Golden Gate University Law Review


Melani Johns


This Comment explores the different interpretations of the "persecutor bar" among the circuits and proposes an exception for those who have persecuted others while under duress. Part I begins with the background and policy reasons behind the establishment of the persecutor bar, including the split in the courts as to how to interpret it and whether to allow the defense of duress. Part II focuses on Justice Scalia's concurring opinion in Negusie v. Holder, which summarizes and explains the arguments supporting an absolute persecutor bar. Justice Scalia posited that duress is not a defense against harming others, that asylum is a privilege requiring consideration of an individual's "desirability," and that a bright-line rule is needed to support the BIA's administrative needs. Finally, Part III recommends a case-by-case analysis of the applicability of the persecutor bar, one that allows the defense of duress in limited circumstances for those seeking asylum who have persecuted others against their will.

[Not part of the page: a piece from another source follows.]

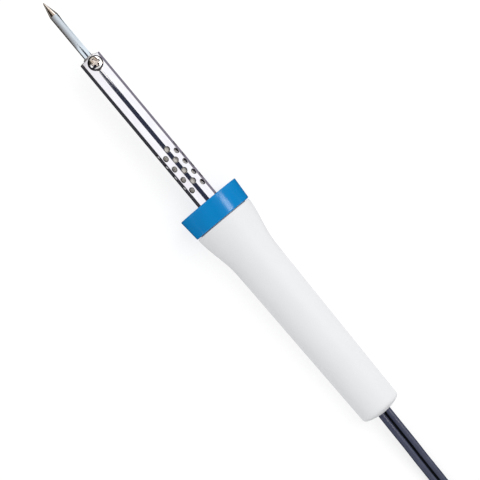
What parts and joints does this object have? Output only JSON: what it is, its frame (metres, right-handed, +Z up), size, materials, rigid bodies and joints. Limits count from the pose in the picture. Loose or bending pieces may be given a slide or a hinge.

To accomplish this goal, the duress defense should be a "totality of the circumstances" test that takes into consideration: 1) the degree of assistance that the alien gave to the persecution of others, 2) whether the alien was acting to avoid a threat of death or serious bodily injury, 3) whether the harm inflicted was less than the harm avoided, and 4) whether the alien escaped as soon as possible. This Comment concludes by recommending that the BIA adopt a new approach allowing a defense of duress and proposing that Congress amend the INA to specifically include the duress defense.